— start Collected material —

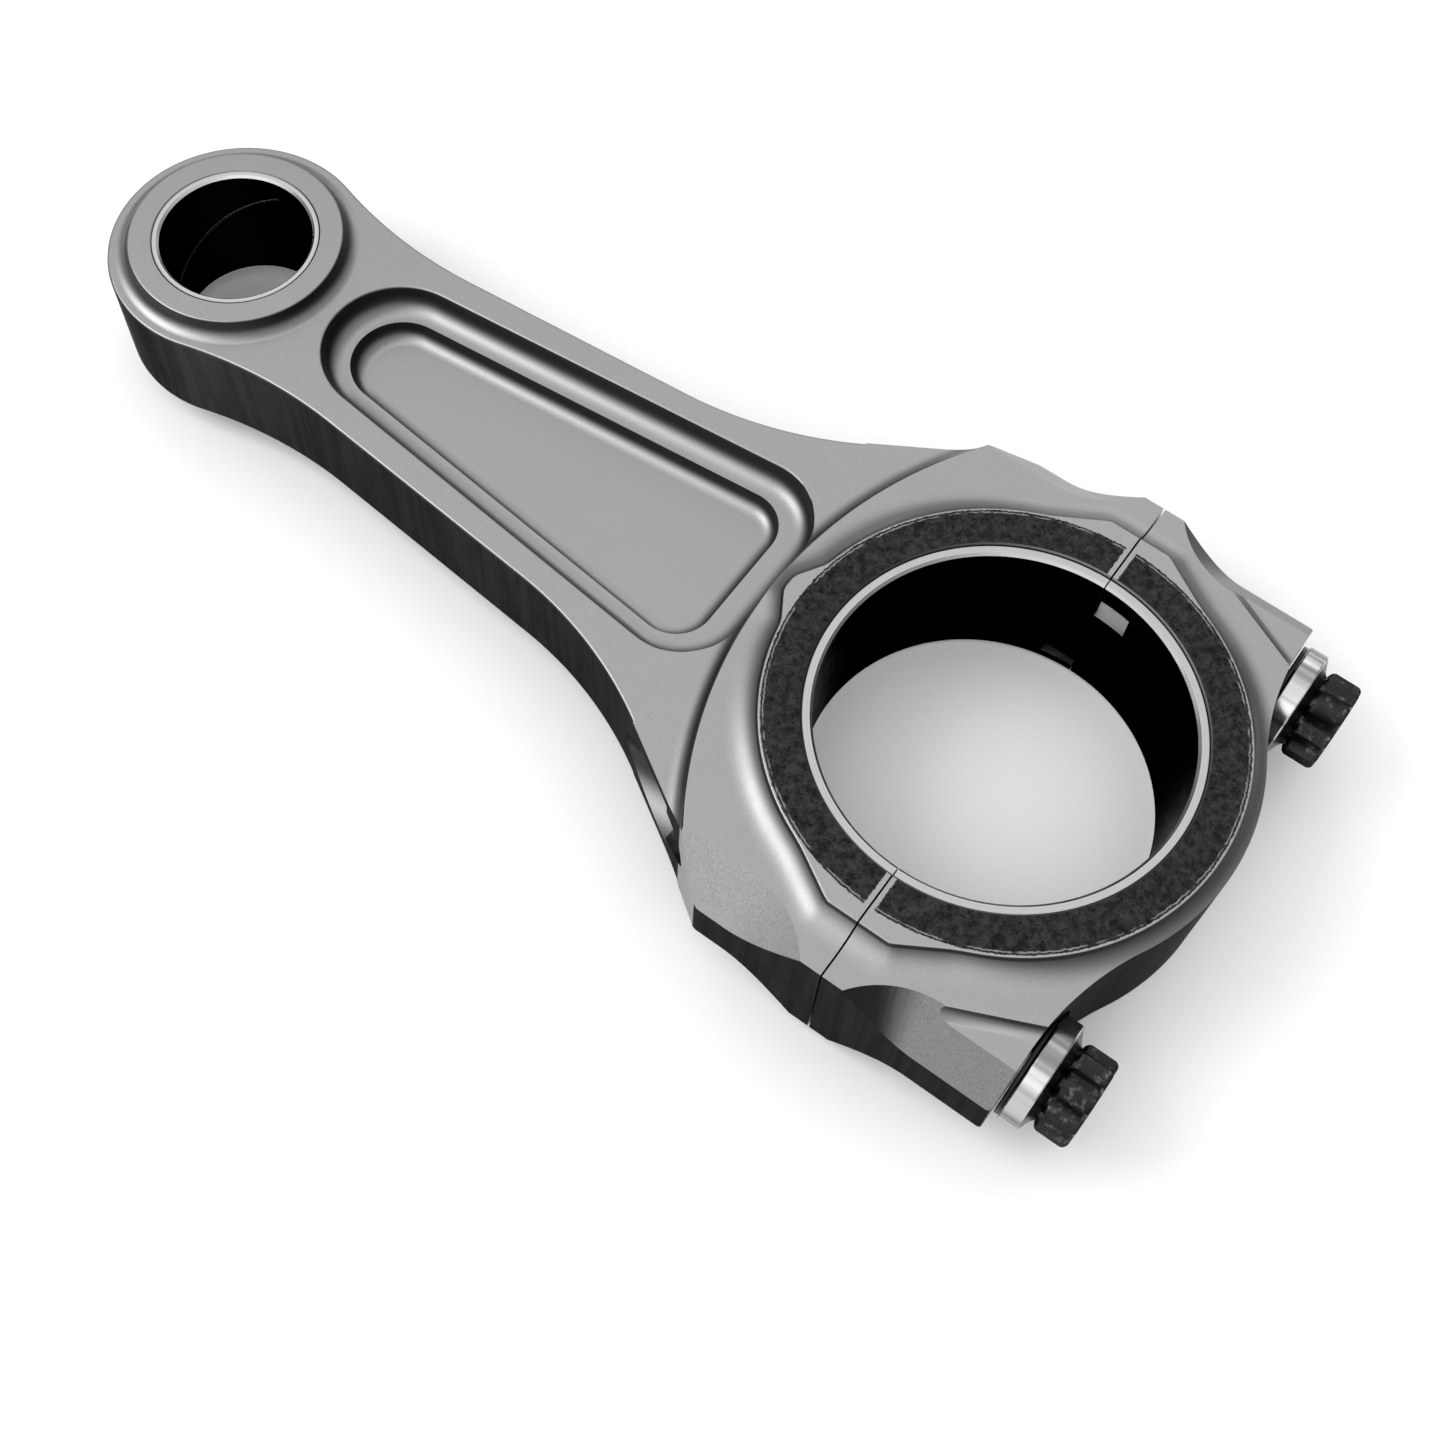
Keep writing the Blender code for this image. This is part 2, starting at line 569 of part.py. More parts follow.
def build_bolt(name, side, material):
    """Cap bolt; its origin is on its axis, under its flange, and its head points to +X."""
    bm = bmesh.new()
    parting = CENTRE_DISTANCE - BOLT_SEAT_X
    land_low = parting - BOLT_LAND_LENGTH / 2
    land_high = parting + BOLT_LAND_LENGTH / 2
    ease = BOLT_RADIUS - BOLT_NECK_RADIUS
    profile = [(BOLT_RADIUS - BOLT_TIP_CHAMFER, -BOLT_LENGTH),
               (BOLT_RADIUS, -BOLT_LENGTH + BOLT_TIP_CHAMFER),
               (BOLT_RADIUS, land_low - 3 * ease), (BOLT_NECK_RADIUS, land_low - 2 * ease),
               (BOLT_NECK_RADIUS, land_low - ease), (BOLT_RADIUS, land_low),
               (BOLT_RADIUS, land_high), (BOLT_NECK_RADIUS, land_high + ease),
               (BOLT_NECK_RADIUS, -ease), (BOLT_RADIUS, 0.0),
               (FLANGE_RADIUS - FLANGE_EDGE, 0.0), (FLANGE_RADIUS, FLANGE_EDGE),
               (FLANGE_RADIUS, FLANGE_THICKNESS - FLANGE_EDGE),
               (FLANGE_RADIUS - FLANGE_EDGE, FLANGE_THICKNESS)]
    rings = [circle(radius, height, BOLT_STEPS) for radius, height in profile]
    rings.append(fluted_circle(HEAD_NECK_RADIUS, 0.0, FLANGE_THICKNESS + HEAD_CONE / 2))
    head_base = FLANGE_THICKNESS + HEAD_CONE
    head_top = head_base + HEAD_LENGTH
    rings.append(fluted_circle(HEAD_RADIUS, HEAD_FLUTE, head_base))
    rings.append(fluted_circle(HEAD_RADIUS, HEAD_FLUTE, head_top - HEAD_EDGE))
    rings.append(fluted_circle(HEAD_RADIUS - HEAD_EDGE, HEAD_FLUTE / 2, head_top))
    rings.append(circle(DIMPLE_RADIUS, head_top, BOLT_STEPS))
    rings.append(circle(DIMPLE_RADIUS / 2, head_top - DIMPLE_DEPTH, BOLT_STEPS))
    skin(bm, rings)
    along_x(bm, (0.0, 0.0, 0.0))
    make_piece(name, bm, material, (SMALL_END_X + BOLT_SEAT_X, side * BOLT_OFFSET, MID_Z))


def build_washer(name, side, material):
    """Thin washer under a bolt flange; its origin is on the bolt axis, on its lower face."""
    bm = bmesh.new()
    profile = [(BOLT_HOLE_RADIUS, 0.0), (BOLT_HOLE_RADIUS, WASHER_THICKNESS),
               (WASHER_RADIUS, WASHER_THICKNESS), (WASHER_RADIUS, 0.0)]
    skin(bm, [circle(radius, height, BOLT_STEPS) for radius, height in profile], closed=True)
    along_x(bm, (0.0, 0.0, 0.0))
    make_piece(name, bm, material, (SMALL_END_X + WASHER_X, side * BOLT_OFFSET, MID_Z))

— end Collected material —

[Work required] Using the data above, restate word for word the lines from its opening line through the line that contains "make_piece(name, bm, material, (SMALL_END_X + BOLT_SEAT_X, side", and no more.

[Result of the task]
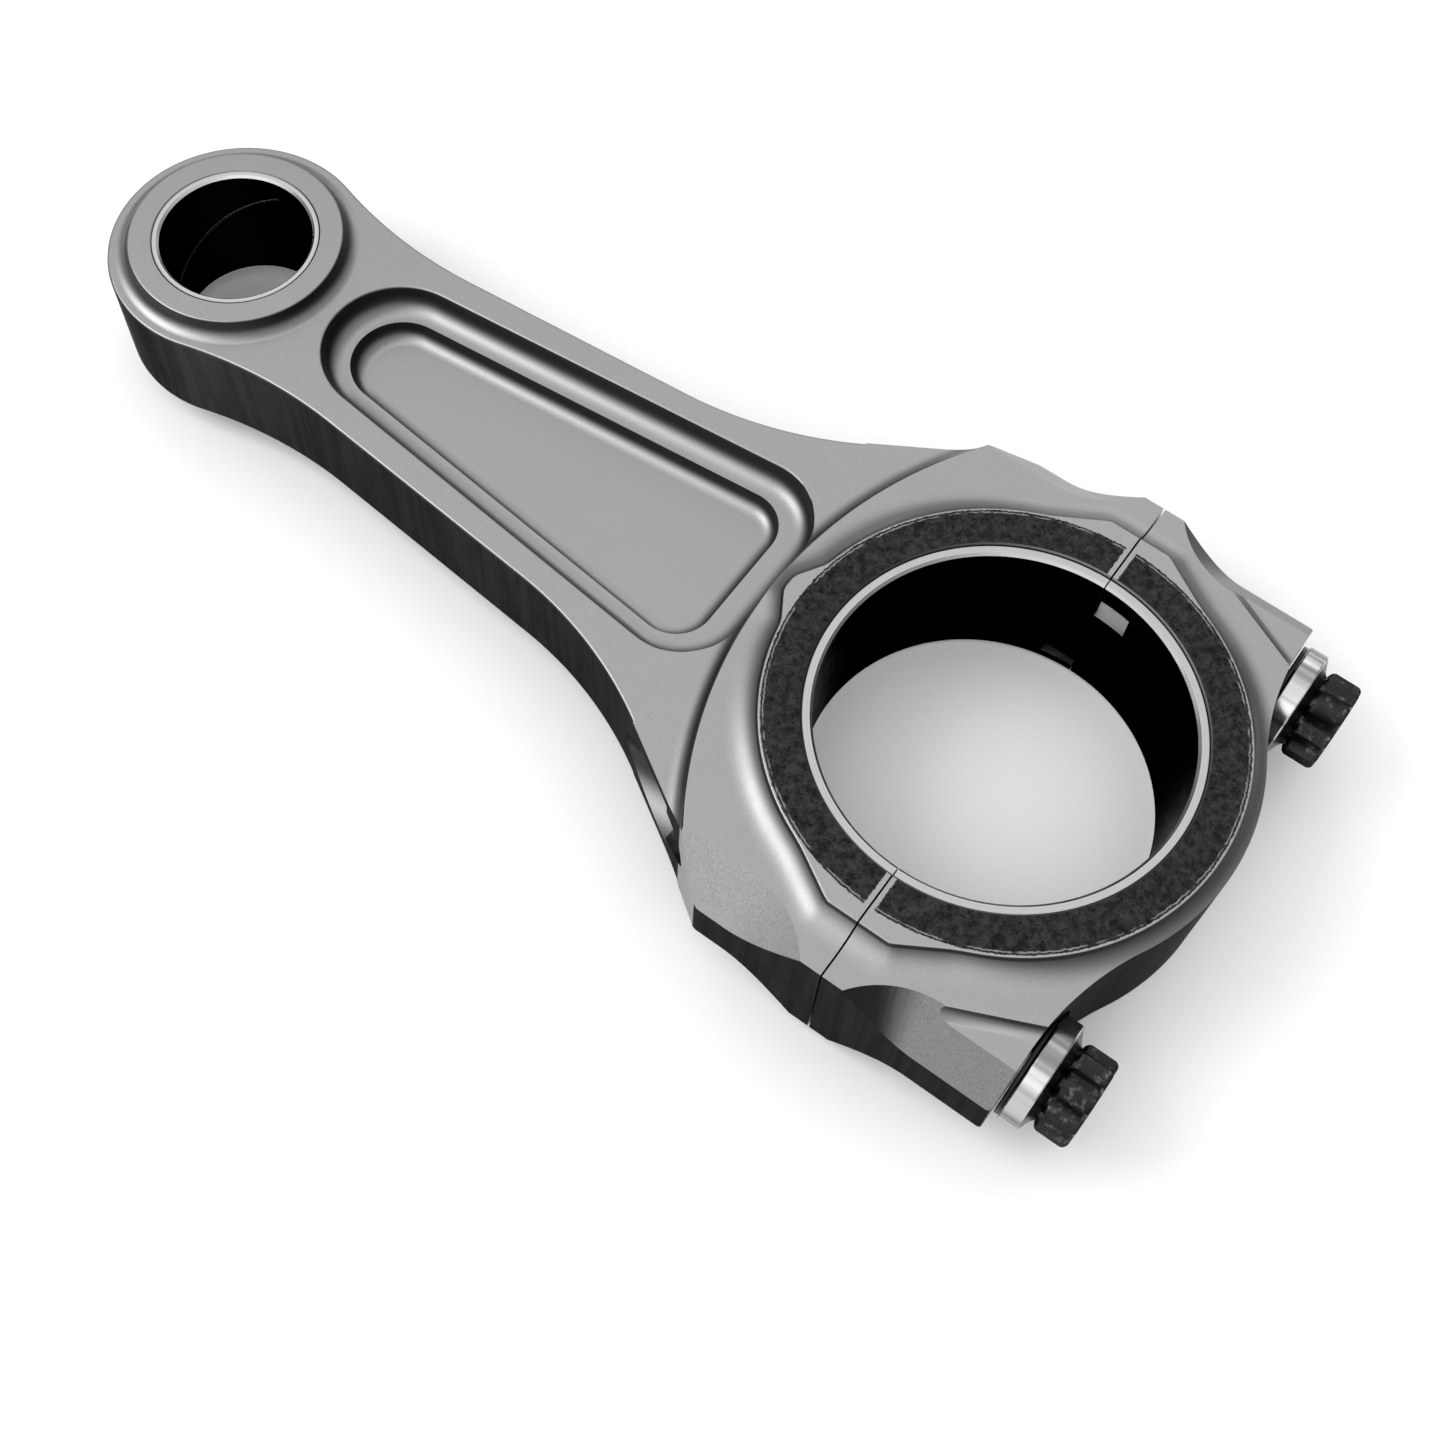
Keep writing the Blender code for this image. This is part 2, starting at line 569 of part.py. More parts follow.
def build_bolt(name, side, material):
    """Cap bolt; its origin is on its axis, under its flange, and its head points to +X."""
    bm = bmesh.new()
    parting = CENTRE_DISTANCE - BOLT_SEAT_X
    land_low = parting - BOLT_LAND_LENGTH / 2
    land_high = parting + BOLT_LAND_LENGTH / 2
    ease = BOLT_RADIUS - BOLT_NECK_RADIUS
    profile = [(BOLT_RADIUS - BOLT_TIP_CHAMFER, -BOLT_LENGTH),
               (BOLT_RADIUS, -BOLT_LENGTH + BOLT_TIP_CHAMFER),
               (BOLT_RADIUS, land_low - 3 * ease), (BOLT_NECK_RADIUS, land_low - 2 * ease),
               (BOLT_NECK_RADIUS, land_low - ease), (BOLT_RADIUS, land_low),
               (BOLT_RADIUS, land_high), (BOLT_NECK_RADIUS, land_high + ease),
               (BOLT_NECK_RADIUS, -ease), (BOLT_RADIUS, 0.0),
               (FLANGE_RADIUS - FLANGE_EDGE, 0.0), (FLANGE_RADIUS, FLANGE_EDGE),
               (FLANGE_RADIUS, FLANGE_THICKNESS - FLANGE_EDGE),
               (FLANGE_RADIUS - FLANGE_EDGE, FLANGE_THICKNESS)]
    rings = [circle(radius, height, BOLT_STEPS) for radius, height in profile]
    rings.append(fluted_circle(HEAD_NECK_RADIUS, 0.0, FLANGE_THICKNESS + HEAD_CONE / 2))
    head_base = FLANGE_THICKNESS + HEAD_CONE
    head_top = head_base + HEAD_LENGTH
    rings.append(fluted_circle(HEAD_RADIUS, HEAD_FLUTE, head_base))
    rings.append(fluted_circle(HEAD_RADIUS, HEAD_FLUTE, head_top - HEAD_EDGE))
    rings.append(fluted_circle(HEAD_RADIUS - HEAD_EDGE, HEAD_FLUTE / 2, head_top))
    rings.append(circle(DIMPLE_RADIUS, head_top, BOLT_STEPS))
    rings.append(circle(DIMPLE_RADIUS / 2, head_top - DIMPLE_DEPTH, BOLT_STEPS))
    skin(bm, rings)
    along_x(bm, (0.0, 0.0, 0.0))
    make_piece(name, bm, material, (SMALL_END_X + BOLT_SEAT_X, side * BOLT_OFFSET, MID_Z))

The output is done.